Şimdi burada Cenabı Hak bizimle alakalı olarak, “Yâ eyyuhellezîne âmenû mey yertedde minkum an dînihî” “Müminler sizden kim dininizden dönerse.” Mesela kitabın bir kısmına inanıp bir kısmını inkâr mı ediyorsunuz diye Yahudileri uyardı ya… Bizde de ayetler arasında şunu bugün yapayım, onu yarın yapayım olmaz. Allah’ın bütün emirleri herhangi bir sıralamaya tabi tutulmadan her zaman geçerlidir. “fesevfe yeé’tillâhu bigavmiy yuhıbbuhum ve yuhıbbûnehû” “Allahu Teala sizi oradan giderir, bir topluluk getirir. Allah onları sever, onlar da Allah’ı severler.” “ezilletin alel mué’minîne eızzetin alel kâfirîn” “Müminlere karşı Son derece alçak gönüllü ama kâfirlere karşı izzetli ve şerefli olurlar.” “yucâhidûne fî sebîlillâhi” “Allah yolunda cihad ederler.” “ve lâ yehafûne levmete lâim” “hiç kimsenin ayıplamasından da korkmazlar.” (Maide 54) “Ley yedurrûkum illâ ezâ” “Bu Yahudilerin, böyle sizin canınızı sıkacak sözlerden başka size verecekleri bir zarar yoktur.” (Ali İmran 111) O canları sıkacak şey nedir? Mesela bugün sosyal medyada yanlış resimler çıkarıyorlar. Can sıkıcı, moral bozucu yanlış ifadeler söylüyorlar. Ondan başka bir şey yapamazlar. Onu eskiden de yapıyorlarmış. “yucâhidûne fî sebîlillâhi ve lâ yehafûne levmete lâim” “Allah yolunda cihad ederler. Hiçbir ayıplayanın ayıplamasından da korkmazlar.” Siz söyleyin ben yürüyüşüme devam ediyorum der. İt ürür kervan yürür hesabı… “zâlike fadlullâhi yué’tîhi mey yeşâé’” “Bu Allah’ın bir ikramıdır. Allahu Teala onu gerekeni yapana verir.” “vallâhu vâsiun alîm” “Allah’ın imkanları geniştir ve her şeyi bilir.” (Maide 54)
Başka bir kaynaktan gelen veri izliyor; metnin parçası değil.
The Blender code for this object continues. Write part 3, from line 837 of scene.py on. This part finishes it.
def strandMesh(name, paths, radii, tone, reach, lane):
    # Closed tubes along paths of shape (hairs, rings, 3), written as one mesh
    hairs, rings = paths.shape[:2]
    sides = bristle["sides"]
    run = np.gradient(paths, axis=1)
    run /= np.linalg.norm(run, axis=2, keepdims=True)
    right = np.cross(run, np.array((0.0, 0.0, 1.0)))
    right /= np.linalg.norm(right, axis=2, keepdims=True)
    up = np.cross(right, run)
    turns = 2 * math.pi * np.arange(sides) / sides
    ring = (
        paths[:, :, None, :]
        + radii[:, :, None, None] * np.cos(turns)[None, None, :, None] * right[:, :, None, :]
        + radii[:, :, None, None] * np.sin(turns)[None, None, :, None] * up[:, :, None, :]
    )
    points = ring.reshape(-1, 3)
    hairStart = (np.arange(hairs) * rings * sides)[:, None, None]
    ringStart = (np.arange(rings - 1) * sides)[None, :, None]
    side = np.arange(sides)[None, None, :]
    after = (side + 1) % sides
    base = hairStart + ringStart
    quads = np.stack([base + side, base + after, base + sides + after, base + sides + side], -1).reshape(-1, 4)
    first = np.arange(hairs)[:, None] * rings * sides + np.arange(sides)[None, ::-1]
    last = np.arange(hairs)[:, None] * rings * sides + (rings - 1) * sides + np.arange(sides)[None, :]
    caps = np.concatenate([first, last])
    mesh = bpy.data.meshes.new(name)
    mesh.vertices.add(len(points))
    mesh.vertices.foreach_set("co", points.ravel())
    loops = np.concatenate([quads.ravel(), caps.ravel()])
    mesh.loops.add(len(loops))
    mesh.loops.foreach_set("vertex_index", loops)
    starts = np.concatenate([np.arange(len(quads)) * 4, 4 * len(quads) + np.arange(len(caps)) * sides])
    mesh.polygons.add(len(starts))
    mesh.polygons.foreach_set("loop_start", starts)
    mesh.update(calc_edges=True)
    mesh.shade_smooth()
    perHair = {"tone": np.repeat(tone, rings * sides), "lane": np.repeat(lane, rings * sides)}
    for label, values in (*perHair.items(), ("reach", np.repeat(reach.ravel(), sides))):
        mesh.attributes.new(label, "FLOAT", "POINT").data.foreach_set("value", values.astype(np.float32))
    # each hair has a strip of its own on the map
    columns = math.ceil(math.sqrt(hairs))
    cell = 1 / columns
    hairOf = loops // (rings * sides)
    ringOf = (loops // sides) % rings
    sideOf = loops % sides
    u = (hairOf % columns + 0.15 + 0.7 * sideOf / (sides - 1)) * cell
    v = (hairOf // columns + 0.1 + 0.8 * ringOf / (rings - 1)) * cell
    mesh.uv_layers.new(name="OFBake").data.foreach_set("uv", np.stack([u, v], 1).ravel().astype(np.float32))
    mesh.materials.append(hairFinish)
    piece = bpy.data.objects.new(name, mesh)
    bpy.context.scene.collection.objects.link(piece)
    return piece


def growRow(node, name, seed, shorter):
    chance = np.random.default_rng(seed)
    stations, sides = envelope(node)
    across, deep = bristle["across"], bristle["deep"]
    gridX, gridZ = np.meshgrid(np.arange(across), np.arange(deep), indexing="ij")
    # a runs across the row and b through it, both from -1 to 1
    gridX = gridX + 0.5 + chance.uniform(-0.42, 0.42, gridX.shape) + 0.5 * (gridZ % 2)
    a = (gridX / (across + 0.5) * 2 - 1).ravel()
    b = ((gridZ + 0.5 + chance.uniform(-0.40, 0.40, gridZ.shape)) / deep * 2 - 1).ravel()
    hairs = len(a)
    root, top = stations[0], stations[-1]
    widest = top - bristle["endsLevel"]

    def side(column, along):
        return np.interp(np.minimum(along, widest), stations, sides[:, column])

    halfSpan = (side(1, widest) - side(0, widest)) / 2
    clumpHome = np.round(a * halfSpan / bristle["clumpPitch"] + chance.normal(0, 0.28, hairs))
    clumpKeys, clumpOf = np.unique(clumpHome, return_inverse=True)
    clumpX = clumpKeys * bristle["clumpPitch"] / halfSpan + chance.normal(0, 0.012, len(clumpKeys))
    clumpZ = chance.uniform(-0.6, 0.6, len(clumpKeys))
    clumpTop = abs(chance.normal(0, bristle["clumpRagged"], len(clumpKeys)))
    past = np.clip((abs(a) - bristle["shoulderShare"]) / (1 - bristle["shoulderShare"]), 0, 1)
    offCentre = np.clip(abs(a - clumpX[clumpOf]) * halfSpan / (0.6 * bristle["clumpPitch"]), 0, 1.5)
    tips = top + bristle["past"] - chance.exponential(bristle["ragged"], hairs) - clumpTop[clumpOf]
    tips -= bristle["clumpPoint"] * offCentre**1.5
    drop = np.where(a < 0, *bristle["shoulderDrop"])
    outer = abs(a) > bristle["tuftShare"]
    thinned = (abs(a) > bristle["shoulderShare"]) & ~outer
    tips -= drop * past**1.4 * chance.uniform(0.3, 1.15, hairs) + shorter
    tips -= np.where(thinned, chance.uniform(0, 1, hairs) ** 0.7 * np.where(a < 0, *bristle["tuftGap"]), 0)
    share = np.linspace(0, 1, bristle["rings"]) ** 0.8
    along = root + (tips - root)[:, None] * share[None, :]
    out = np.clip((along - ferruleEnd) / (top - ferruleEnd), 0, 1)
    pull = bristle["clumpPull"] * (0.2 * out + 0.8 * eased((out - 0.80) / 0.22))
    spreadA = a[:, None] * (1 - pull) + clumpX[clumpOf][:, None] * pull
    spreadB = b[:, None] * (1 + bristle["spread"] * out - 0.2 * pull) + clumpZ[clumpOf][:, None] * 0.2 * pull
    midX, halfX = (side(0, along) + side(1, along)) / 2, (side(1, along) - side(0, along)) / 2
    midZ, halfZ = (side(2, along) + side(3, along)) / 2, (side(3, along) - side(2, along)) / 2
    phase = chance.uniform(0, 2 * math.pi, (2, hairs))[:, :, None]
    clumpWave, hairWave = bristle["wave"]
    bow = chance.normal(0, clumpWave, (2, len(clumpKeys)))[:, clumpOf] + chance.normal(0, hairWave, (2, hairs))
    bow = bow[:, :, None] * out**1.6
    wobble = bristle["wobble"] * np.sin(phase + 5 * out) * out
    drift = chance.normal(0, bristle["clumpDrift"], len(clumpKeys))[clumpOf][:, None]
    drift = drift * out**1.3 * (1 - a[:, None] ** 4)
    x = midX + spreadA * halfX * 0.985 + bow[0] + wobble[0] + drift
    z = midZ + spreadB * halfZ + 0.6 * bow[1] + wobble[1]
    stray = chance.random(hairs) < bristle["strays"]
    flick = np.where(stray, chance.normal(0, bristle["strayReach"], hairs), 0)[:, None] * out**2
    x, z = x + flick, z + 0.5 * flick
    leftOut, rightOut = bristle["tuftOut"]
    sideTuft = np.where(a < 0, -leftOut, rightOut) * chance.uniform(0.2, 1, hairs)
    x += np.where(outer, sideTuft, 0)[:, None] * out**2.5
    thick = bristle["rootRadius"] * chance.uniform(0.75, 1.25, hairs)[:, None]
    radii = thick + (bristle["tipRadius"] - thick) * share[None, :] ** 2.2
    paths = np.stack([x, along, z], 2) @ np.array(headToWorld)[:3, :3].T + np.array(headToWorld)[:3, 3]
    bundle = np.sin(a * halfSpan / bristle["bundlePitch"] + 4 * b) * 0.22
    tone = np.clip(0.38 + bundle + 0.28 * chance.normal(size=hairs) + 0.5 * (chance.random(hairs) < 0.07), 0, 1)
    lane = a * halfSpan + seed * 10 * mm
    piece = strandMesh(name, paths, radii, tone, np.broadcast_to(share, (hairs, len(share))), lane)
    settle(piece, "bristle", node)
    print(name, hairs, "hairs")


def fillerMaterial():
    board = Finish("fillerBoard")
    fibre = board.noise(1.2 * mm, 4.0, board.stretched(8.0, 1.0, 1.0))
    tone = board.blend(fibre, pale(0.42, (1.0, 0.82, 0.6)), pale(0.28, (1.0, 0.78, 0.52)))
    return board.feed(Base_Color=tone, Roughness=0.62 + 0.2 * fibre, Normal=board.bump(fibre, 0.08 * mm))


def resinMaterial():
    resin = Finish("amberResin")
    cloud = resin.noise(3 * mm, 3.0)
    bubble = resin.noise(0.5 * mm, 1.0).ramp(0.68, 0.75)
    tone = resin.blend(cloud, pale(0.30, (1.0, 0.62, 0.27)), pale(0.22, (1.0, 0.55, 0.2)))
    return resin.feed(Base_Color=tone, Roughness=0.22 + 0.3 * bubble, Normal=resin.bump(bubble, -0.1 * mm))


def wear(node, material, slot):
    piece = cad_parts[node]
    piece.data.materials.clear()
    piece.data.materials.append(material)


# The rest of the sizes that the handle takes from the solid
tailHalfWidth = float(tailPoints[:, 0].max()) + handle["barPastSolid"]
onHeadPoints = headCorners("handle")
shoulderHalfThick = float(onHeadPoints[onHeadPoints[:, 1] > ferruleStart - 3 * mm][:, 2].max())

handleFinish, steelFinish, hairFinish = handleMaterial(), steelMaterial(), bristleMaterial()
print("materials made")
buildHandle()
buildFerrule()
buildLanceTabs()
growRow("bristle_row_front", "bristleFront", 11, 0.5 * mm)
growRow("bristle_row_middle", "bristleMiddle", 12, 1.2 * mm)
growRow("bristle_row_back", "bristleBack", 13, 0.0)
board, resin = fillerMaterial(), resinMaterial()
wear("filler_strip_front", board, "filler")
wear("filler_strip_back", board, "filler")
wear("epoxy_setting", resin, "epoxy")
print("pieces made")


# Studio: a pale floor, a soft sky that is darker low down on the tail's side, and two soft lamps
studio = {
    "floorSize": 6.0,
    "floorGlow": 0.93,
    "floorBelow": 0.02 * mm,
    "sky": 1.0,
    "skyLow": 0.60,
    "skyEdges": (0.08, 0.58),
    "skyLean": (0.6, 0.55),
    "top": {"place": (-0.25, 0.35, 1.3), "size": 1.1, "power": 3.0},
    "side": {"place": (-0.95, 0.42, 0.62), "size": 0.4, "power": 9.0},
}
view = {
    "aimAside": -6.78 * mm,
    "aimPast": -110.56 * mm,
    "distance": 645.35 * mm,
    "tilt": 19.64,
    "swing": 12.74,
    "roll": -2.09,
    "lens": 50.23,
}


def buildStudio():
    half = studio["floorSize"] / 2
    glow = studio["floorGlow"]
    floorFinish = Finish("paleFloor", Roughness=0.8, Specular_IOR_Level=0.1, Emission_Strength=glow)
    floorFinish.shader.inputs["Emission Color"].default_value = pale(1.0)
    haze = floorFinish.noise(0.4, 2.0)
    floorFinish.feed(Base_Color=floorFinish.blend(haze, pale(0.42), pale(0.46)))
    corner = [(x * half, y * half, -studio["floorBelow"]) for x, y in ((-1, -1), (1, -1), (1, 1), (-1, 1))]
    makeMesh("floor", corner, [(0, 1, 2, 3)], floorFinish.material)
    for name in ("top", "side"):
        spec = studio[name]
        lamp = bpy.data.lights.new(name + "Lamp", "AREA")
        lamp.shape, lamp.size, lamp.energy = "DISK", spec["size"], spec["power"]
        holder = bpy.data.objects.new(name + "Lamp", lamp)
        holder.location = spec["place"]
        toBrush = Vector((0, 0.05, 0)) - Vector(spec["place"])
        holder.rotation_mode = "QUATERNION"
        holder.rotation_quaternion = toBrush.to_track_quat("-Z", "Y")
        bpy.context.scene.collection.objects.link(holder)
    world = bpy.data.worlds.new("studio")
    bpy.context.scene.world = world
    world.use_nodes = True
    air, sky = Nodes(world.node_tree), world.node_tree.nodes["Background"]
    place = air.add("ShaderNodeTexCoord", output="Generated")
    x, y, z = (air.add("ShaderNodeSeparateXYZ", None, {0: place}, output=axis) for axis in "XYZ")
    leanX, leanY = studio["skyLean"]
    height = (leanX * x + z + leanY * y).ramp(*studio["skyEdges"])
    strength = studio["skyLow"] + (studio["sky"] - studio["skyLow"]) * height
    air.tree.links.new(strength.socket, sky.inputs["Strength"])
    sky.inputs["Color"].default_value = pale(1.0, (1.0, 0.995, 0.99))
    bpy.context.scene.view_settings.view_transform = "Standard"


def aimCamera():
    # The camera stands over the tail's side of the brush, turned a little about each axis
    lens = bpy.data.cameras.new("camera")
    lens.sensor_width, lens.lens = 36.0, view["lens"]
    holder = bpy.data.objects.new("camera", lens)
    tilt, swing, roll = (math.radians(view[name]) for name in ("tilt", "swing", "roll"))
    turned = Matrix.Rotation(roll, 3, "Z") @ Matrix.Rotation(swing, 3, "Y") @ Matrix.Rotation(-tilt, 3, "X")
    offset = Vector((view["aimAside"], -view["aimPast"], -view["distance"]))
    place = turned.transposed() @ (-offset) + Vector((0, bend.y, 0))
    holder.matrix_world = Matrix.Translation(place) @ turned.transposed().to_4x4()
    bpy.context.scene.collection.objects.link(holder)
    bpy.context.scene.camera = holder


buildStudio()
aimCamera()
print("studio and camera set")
“İnnemâ veliyyukumullâhu ve rasûluhû” “Sizin veliniz/dostunuz Allah’tır, resulüdür.” “vellezîne âmenu” “ve müminlerdir.” “ellezîne yugîmûnes salâte” “Namazı tam kılan, görevlerini eksiksiz yapan” “ve yué’tûnez zekâte” “ve zekâtı verenlerdir.” “ve hum râkiûn” “Onlar Allah’ın huzurunda da eğilirler.” (Maide 55)
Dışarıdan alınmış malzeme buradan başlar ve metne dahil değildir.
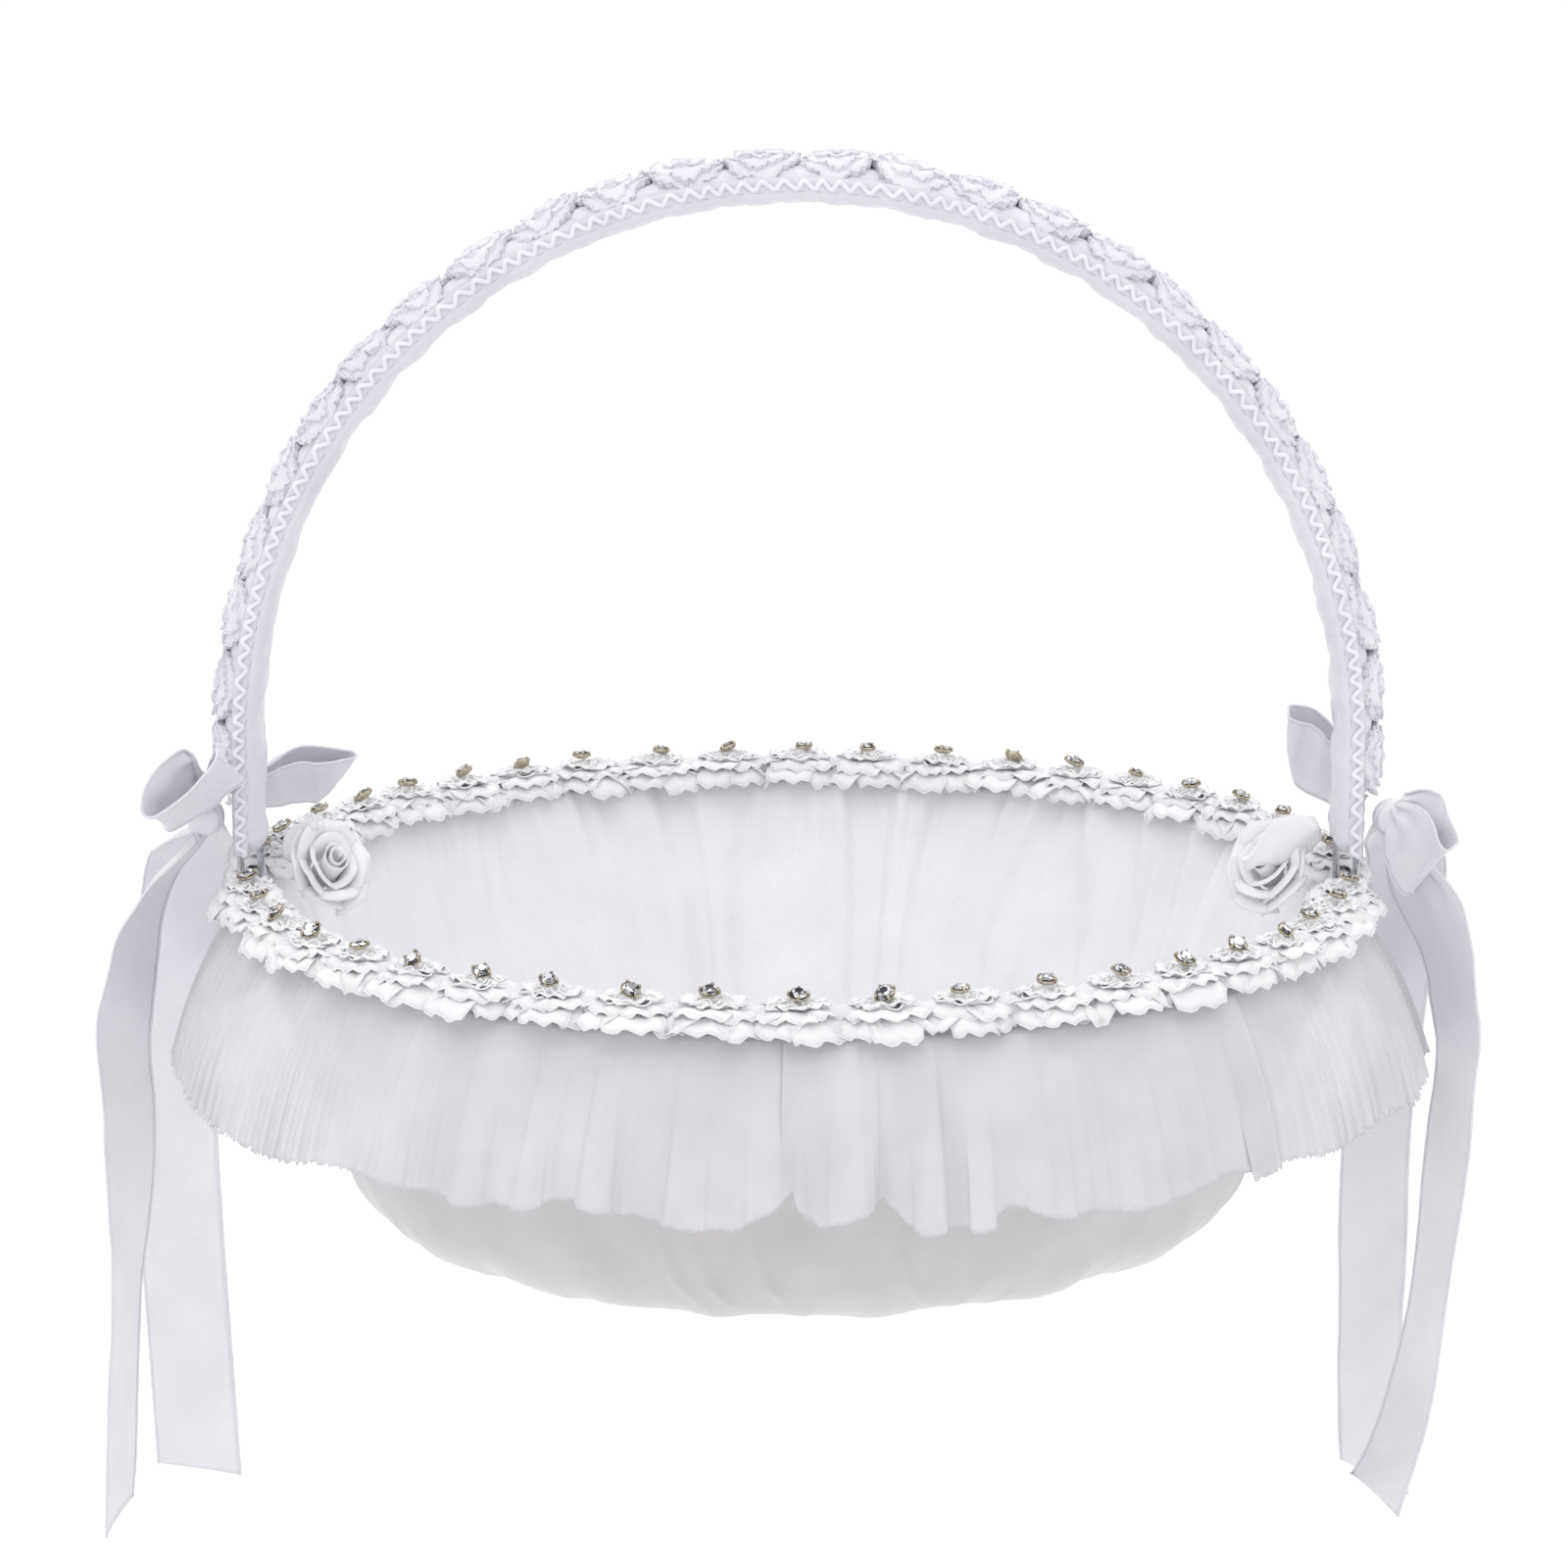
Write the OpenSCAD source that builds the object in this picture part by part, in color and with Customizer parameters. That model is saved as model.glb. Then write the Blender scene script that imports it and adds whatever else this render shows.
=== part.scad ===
// Flower girl basket: a satin-covered wire bowl that swings under a satin-wrapped wire handle.
// Millimetres, +Z up. The origin is the point where the handle is held, on its centre line at the
// crown. The bowl is worked out around the rim wire's centre, which lies grip_h below the origin.

/* [Bowl] */
// Radius of the rim wire's centre line
rim_r = 111.5; // [105:0.5:120]
// Thickness of the rim wire
rim_wire_d = 2; // [1.6:0.1:2]
// Height of the bowl, from the rim wire down to the base
bowl_h = 69; // [64:1:80]
// Radius of the rounded edge between the wall and the base
edge_r = 16.5; // [14:0.5:20]
// Radius of the flat base
base_r = 76.7; // [70:0.1:80]
// Number of upright ribs in the wire frame
rib_count = 16; // [8:1:16]
// Thickness of the ribs
rib_d = 1.6; // [1.2:0.1:1.6]
// Thickness of the hoops that tie the ribs together
hoop_d = 1.4; // [1:0.1:1.4]
// Depth of the middle hoop under the rim wire
mid_hoop_depth = 38; // [30:1:45]
// Radius of the small ring where the ribs end, under the base
hub_ring_r = 30; // [20:1:40]
// Thickness of the outer satin cover
cover_t = 0.8; // [0.5:0.1:0.8]
// Thickness of the gathered satin liner
liner_t = 1; // [0.6:0.1:1]
// Thickness of the cardboard disc in the base
board_t = 1.5; // [1:0.1:1.5]

/* [Rim trim] */
// Number of rosettes around the rim
rosette_count = 42; // [30:2:42]
// Diameter of one rosette
rosette_d = 14.2; // [10:0.1:14.2]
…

Evet, Cenabı Hak meseleleri çok iyi kavramamızı nasip etsin. Gerçekten elimize çok büyük bir fırsat geçmiş vaziyettedir. İnşallah çok iyi bir şekilde yürütülüyor. Benim esas canımı sıkan şudur.
Abdullah BAYINDIR: Sonraki ayeti de okusak iyi olur. Çünkü ondan sonra konu bitecek.
Prof. Dr. Abdülaziz BAYINDIR: “Ve mey yetevellallâhe” “Kim Allah’ı kendisine veli edinir.” Yani ben Allah’a güvenirim diyorsunuz. “ve rasûlehû” “Allah’ın resulüne güvenirim.” Yani Allah’ın kitabına güvenirim diyorsunuz. Allah ne diyorsa o. “vellezîne âmenû” “ve müminlere güvenirim derse birisi” “feinne hızballâhi humul ğâlibûn” “Allah’ın partisidir galip olan.” (Maide 56) Hizip, parti demektir. Allah’ın partisi demek de Allah’tan yana olanlar demektir. Şimdi Hizbullah diye partiler oluşturuluyor. Maalesef bunlar istismar ediyorlar. Zaten geleneksel dinden de başka bir şey beklenemez. Kuran’sız bir din anlayışı var. Maalesef. Yani “Allah’tan yana olanlar kesinlikle galip geleceklerdir.” (Maide 56) Dolayısıyla bakın Allah galibiyet sözü veriyor. Onun için derhal yanlışlarımızdan tevbe edip doğruya yönelmemiz, Allah’a şükür elimize geçmiş bu büyük fırsatı kullanmamız lazım. Bir de bütün dünyayı onların sahte paralarıyla yapmış oldukları sömürüden de kurtarmamız lazım. Olmayan parayla bütün dünyayı sömürüyorlar. Ondan da tüm dünyayı kurtarmamız lazım. O zamanda göreceksiniz ki herkes Allah’ın dinine yönelecektir. Şimdi biraz ara verelim.